In Let Them Eat Expectations we explore the JOLTs report and come up with some questions that warrant further discussion and may account for why it seemed “to good to be true”. For example, since internet job sites have grown, the gap between jobs and hirings has been increasing which may explain why payroll numbers (even the good elements) weren’t as frothy as one might have expected from September’s JOLTs report (it is also a month old when it’s released).

Jobs – Bottom Line

I’m certainly seeing some “dead people” in the jobs data. Maybe I’m looking too closely, but it is easier to paint a less rosy job story than the consensus headlines are portraying.

More importantly, we should not take much solace in the employment data as it will be the absolutely last part of the economy to roll over and by then, it will be too late! We will be Wile E. Coyote realizing that we are standing on air!

Markets – Bottom Line

I want to believe in the everything rally, but the Fed will likely push back and considering how painful the 36 hours after the press conference were, I’m embarrassed to even suggest that.

Having said that, we have 6 weeks of economic data, we’ve made it through the bulk of earnings, and we get some seasonality in our favor.
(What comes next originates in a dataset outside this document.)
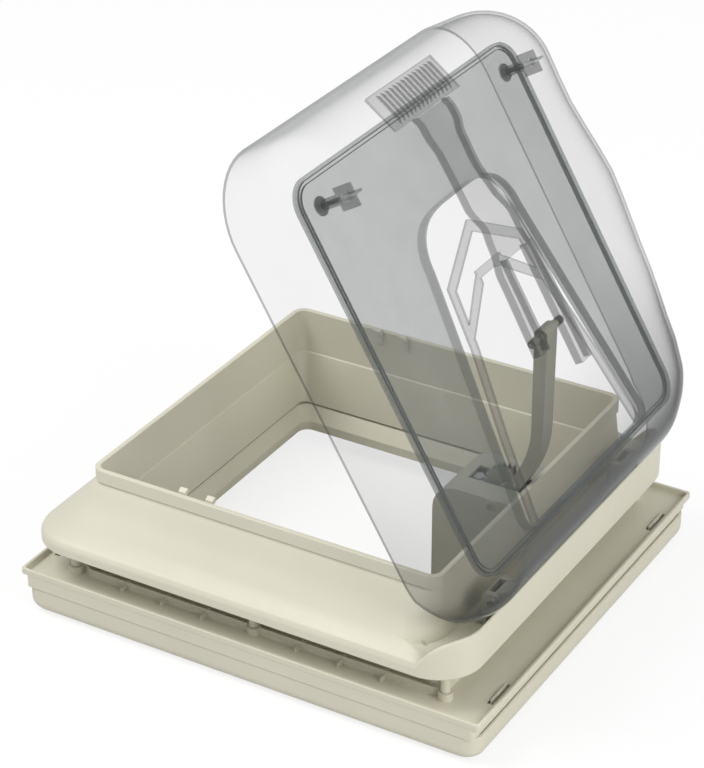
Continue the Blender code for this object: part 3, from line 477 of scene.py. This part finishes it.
def roof_frame():
    """Roof flange, sloping sides, hinge wall with its gutter, collar and spigot."""
    neck = COLLAR_TOP - NECK_HEIGHT
    inner = -COLLAR_WALL
    loops = [
        collar_ring(-0.6, -0.6, -0.6, COLLAR_TOP, 13.0),
        collar_ring(0.0, 0.0, 0.0, COLLAR_TOP - 0.6, 13.0),
        collar_ring(0.0, 0.0, 0.0, neck, 13.0),
        collar_ring(-1.7, -1.7, -1.7, neck - 0.4, 12.0),
        collar_ring(-2.0, -2.0, -2.0, neck - 1.0, 12.0),
        collar_ring(-0.6, -0.9, -1.9, neck - 2.6, 12.6),
        collar_ring(6.0, 3.4, -1.0, 129.5, 17.0, 128.0),
        collar_ring(14.0, 7.6, 0.0, 120.0, 22.0, 118.0),
        collar_ring(22.0, 13.4, 1.2, 111.5, 27.0, 104.0),
        collar_ring(34.0, 22.6, 4.0, 100.0, 34.0, GUTTER_FLOOR + 1.5),
        flange_ring(7.0, 88.0, GUTTER_FLOOR),
        flange_ring(WALL_THICKNESS + 0.7, 85.2, GUTTER_FLOOR + 1.0),
        flange_ring(WALL_THICKNESS, 84.6, WALL_TOP - 0.8),
        flange_ring(WALL_THICKNESS - 0.7, 83.9, WALL_TOP),
        flange_ring(0.9, 81.6, WALL_TOP - 0.3),
        flange_ring(0.2, 80.2, WALL_TOP - 1.2),
        flange_ring(0.0, FLANGE_EDGE, WALL_TOP - 2.5),
        flange_ring(0.0, FLANGE_BOTTOM + 0.6),
        flange_ring(0.6, FLANGE_BOTTOM),
        flange_ring(20.0, FLANGE_BOTTOM),
        flange_ring(20.0, 84.0),
        collar_ring(10.0, 5.0, -2.2, 112.0, 20.0, 84.3),
        collar_ring(-0.5, -1.8, -2.8, 126.0, 13.0, 82.5),
        collar_ring(-1.2, -2.2, -3.6, SPIGOT_BOTTOM, 13.0),
        collar_ring(inner - 1.2, inner - 1.5, inner - 1.5, SPIGOT_BOTTOM, 9.0),
        collar_ring(inner - 1.2, inner - 1.5, inner - 1.5, 103.6, 9.0),
        collar_ring(inner - 0.9, inner - 1.2, inner - 1.2, 104.6, 9.0),
        collar_ring(inner, inner, inner, 105.6, 9.0),
        collar_ring(inner, inner, inner, COLLAR_TOP - 0.6, 9.0),
        collar_ring(inner + 0.6, inner + 0.6, inner + 0.6, COLLAR_TOP, 9.0),
    ]
    parts = [skin("roof_frame", loops, True)]
    for side in (-1.0, 1.0):
        for x, top in zip(POST_X, POST_TOPS):
            parts.append(post(x, side * RIB_Y, top))
    show("roof_frame", joined("roof_frame", parts), CREAM, "frames",
         ["outer_frame"], BASE, 0.0)


def post(x, y, top):
    """Screw post under the flange: a tapered column on a small foot, bored below."""
    low = RIB_TOP + GAP
    profile = ((2.5, low + 20.0), (2.5, low + 0.3), (2.8, low), (POST_RADIUS - 0.4, low),
               (POST_RADIUS, low + 0.5), (POST_RADIUS - 0.3, 66.0), (POST_RADIUS, top), (1.0, top))
    loops = [[(x + a, y + b, z) for a, b in circle(radius, 32)] for radius, z in profile]
    return skin("post", loops, True)


def ceiling_tray():
    """Inside tray: raised lip, floor, telescoping rib and the light shaft's lower part."""
    rib = RIB_Y - SHAFT_HALF_Y
    loops = [
        ceiling_ring(0.0, 0.0, LIP_TOP - 0.5, 3.4),
        ceiling_ring(0.5, 0.5, LIP_TOP),
        ceiling_ring(LIP_WIDTH - 0.5, LIP_WIDTH - 0.5, LIP_TOP),
        ceiling_ring(LIP_WIDTH, LIP_WIDTH, LIP_TOP - 0.5),
        ceiling_ring(LIP_WIDTH + 0.4, LIP_WIDTH + 0.4, FLOOR_TOP + 0.5),
        ceiling_ring(LIP_WIDTH + 1.0, LIP_WIDTH + 1.0, FLOOR_TOP),
        shaft_ring(rib + 1.3, FLOOR_TOP),
        shaft_ring(rib + 0.8, FLOOR_TOP + 0.6),
        shaft_ring(rib + 0.8, RIB_TOP - 0.3),
        shaft_ring(rib + 0.5, RIB_TOP),
        shaft_ring(rib - 0.5, RIB_TOP),
        shaft_ring(rib - 0.8, RIB_TOP - 0.3),
        shaft_ring(rib - 1.0, FLOOR_TOP),
        shaft_ring(13.2, FLOOR_TOP),
        shaft_ring(13.0, 40.5),
        shaft_ring(12.5, 41.0),
        shaft_ring(9.9, 41.0),
        shaft_ring(9.4, 40.6),
        shaft_ring(0.0, 27.5),
        shaft_ring(0.0, SHAFT_EDGE),
        shaft_ring(SHAFT_WALL, SHAFT_EDGE),
        shaft_ring(9.0, FLOOR_BOTTOM),
        ceiling_ring(SKIRT_INSET + 3.0, 3.4, FLOOR_BOTTOM),
        ceiling_ring(SKIRT_INSET + 3.0, 3.4, SKIRT_BOTTOM),
        ceiling_ring(SKIRT_INSET, 0.4, SKIRT_BOTTOM),
        ceiling_ring(SKIRT_INSET, 0.4, 34.6),
        ceiling_ring(0.4, 0.2, 34.9),
        ceiling_ring(0.0, 0.0, 35.6),
    ]
    cuts = [box("slot", (x - 3.0, y - 17.5, 28.0), (x + 3.0, y + 17.5, FLOOR_TOP + 2.0))
            for x, y in slot_places()]
    cuts += [prism("hole", circle(2.7, 24, x, side * RIB_Y), 28.0, RIB_TOP + 2.0, "Z")
             for side in (-1.0, 1.0) for x in POST_X]
    mesh = carved(skin("ceiling_tray", loops, True), cuts, tray_details())
    show("ceiling_tray", mesh, CREAM, "frames", ["ceiling_frame"], BASE, 0.25)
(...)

Buybacks are also in the headlines (rather than earnings), and we have a real shot that the Fed is now data dependent rather than on some pre-ordained path!

Finally, my view remains that regardless of who wins what this week in the midterms, we will see more attention on the economy (at the expense of inflation fighting) and more steps towards coming to some sort of peaceful arrangement with Russia and Ukraine.

Good luck and if you are in part of the country enjoying unseasonably great weather, enjoy it with some live people as “seeing dead people” isn’t all it’s cracked up to be!